Another item in this genre is Women’s Barracks. It was written by French writer Tereska Torres and soon became a best seller. Torres served in World War Two with the women’s arm of the Free French forces, based in London. The book is a fictionalised account of the liaisons of the women in her unit with other resistance members, both female and male. The book was translated into more than a dozen languages. It caused a scandal in America in the 1950s and promptly sold over four million copies.
The Feminist Press reprinted it in 2005 as part of its Femmes Fatales series. The series concentrates on women writers of pulp, noir and mystery of the 1930s, ’40s and ’50s.
The Price of Salt was published in 1952 by Claire Morgan. This was the pseudonym of Patricia Highsmith who wrote twenty-one novels, mainly crime fiction. These included Strangers on a Train and the Mr Ripley series. The book was re-titled Carol in 2015 after the release of the film of the same name. It is a love story about an aspiring young set designer, Therese, and Carol, an older married woman in the middle of divorce and a custody battle for her daughter. It ends on a note of hope and has been described as the first gay book with a happy ending.
The Well of Loneliness is an extremely influential work that was banned from 1928 to 1949 after a court case in Great Britain. Its author Radclyffe Hall, also known by her nickname John, was initially a published poet who then turned to novel writing. Her third published novel was The Well of Loneliness which appeared in 1928. It met with huge controversy because of its unambiguous revelations about lesbian relationships. The novel was probably the first modern work to explore the strength of feeling between same-sex-attracted women.
The State Library’s catalogued copy is a 1951 edition, marked as a former public loan volume, and clearly very well-used.
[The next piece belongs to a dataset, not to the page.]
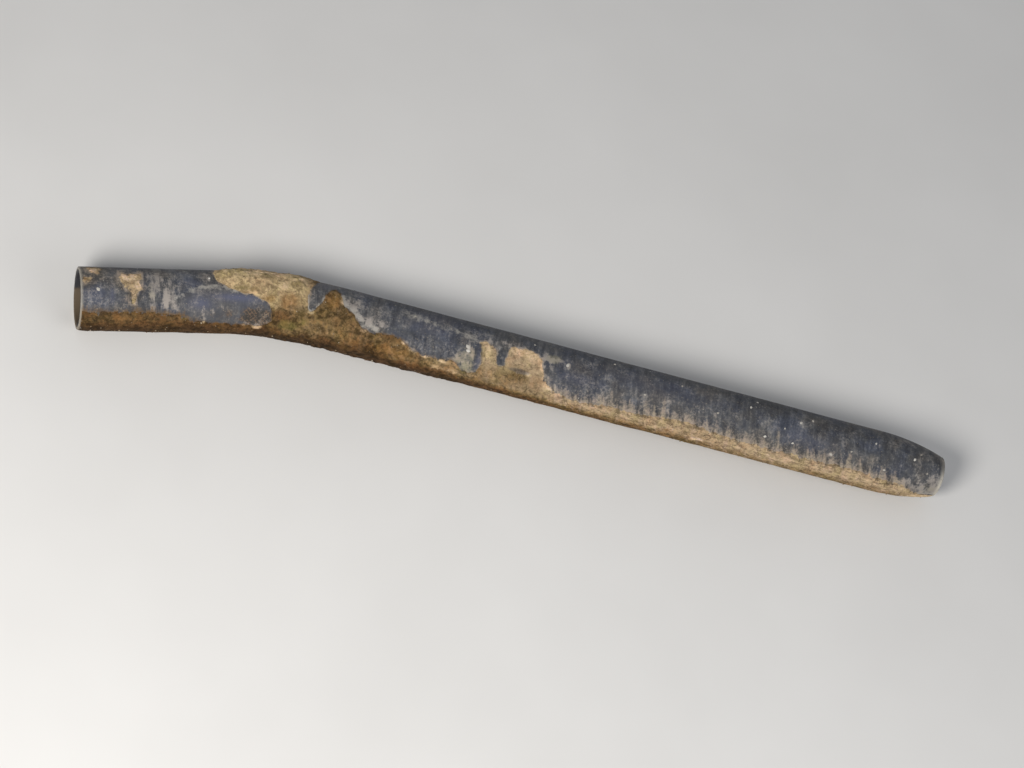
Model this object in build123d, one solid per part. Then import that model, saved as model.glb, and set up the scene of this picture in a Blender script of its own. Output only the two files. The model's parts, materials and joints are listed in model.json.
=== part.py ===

The book contains a rare formal disclaimer notice pasted into the front.
Although its literary merit may be debated, the influence of The Well of Loneliness is indisputable. It was powerful in its depiction of deep love between women and became widely read, especially after 1949 when the censorship ban was lifted. By then Radclyffe/John Hall had been dead for 6 years.
A number of other books relating to LGBTQ+ were located in the former loans collection. American Charles Jackson, had already found great success with the Lost Weekend which was made into an Academy Award winning film. The Fall of Valour was less successful.
Jess Stearn produced The Sixth Man in 1962. Stearn was an American reporter who claimed to have research that proved that every sixth male in America was actually gay, though probably repressing their feelings. Given that Stearn gave everything a sensational spin, including reincarnation and prostitution, it is hoped that his research was thoroughly checked and verified before publication.
Robert Hutton’s Of Those Alone published in 1958 may be the earliest memoir of a gay alcoholic writer.
Of Those Alone was written in the wake of the Report of the Departmental Committee on Homosexual Offences and Prostitution (1957) — familiarly known as the Wolfenden Report.
Hutton writes about two related questions. Is homosexuality congenital or acquired? Nature or Nurture? Or both? The term homosexuality was invented and implemented by sexologists during the late-nineteenth and early-twentieth centuries. Of Those Alone, also looks at the belief prevalent in the early to mid-twentieth century, that alcoholism and homesexuality were intrinsically related.
A Way of Love, published in 1959 by New Zealand writer James Courage, was another item recently found. Six of his novels, originally in the Adelaide Circulating Library loans collection have now been located and catalogued.
James Courage was born in 1903 and died in 1963. He was at various times, a novelist, short story writer, poet, bookseller. During the Second World War, he also served as a fire warden in England. He moved from the UK to New Zealand where most of his books are set.
A Way of Love, is an examination of a young man’s homosexual relationship with an older man. The novel was banned under New Zealand’s censorship provisions. Very few New Zealanders were able to access it. Recent commentators have seen this work as a major influence in gay literature. James Courage was the first New Zealand writer to directly address same-sex relationships. Given that the book was published only two years after the UK’s Wolfenden Report was released, this was a brave book to put into the arena of conservative public opinion.
The Wolfenden Report was a government-commissioned study published in 1957 by the Committee on Homosexual Offences and Prostitution in Great Britain. It recommended that legislation should only apply to sexual acts that offended public decency or disrupted order.
In particular, the report recommended that private homosexual relations between consenting adults be removed from criminal law.
It took ten years for this to be enacted in Britain’s Sexual Offences Act (1967) and far longer for non-heterosexuals to feel in any way safe.
Hiding in the closet is not a comfortable way to live a life. And it takes courage to come out. For many, this remains as true now as it was in the mid-twentieth century. It was not until 1975 that South Australia became the first state in Australia to decriminalise homosexual relations between consenting adults. It took some time for other jurisdictions to follow.
The State Library’s historic popular fiction collection holds books by writers who spoke their truths about a range of sexual identities. Even as fiction writers this carried risk, and took a degree of courage.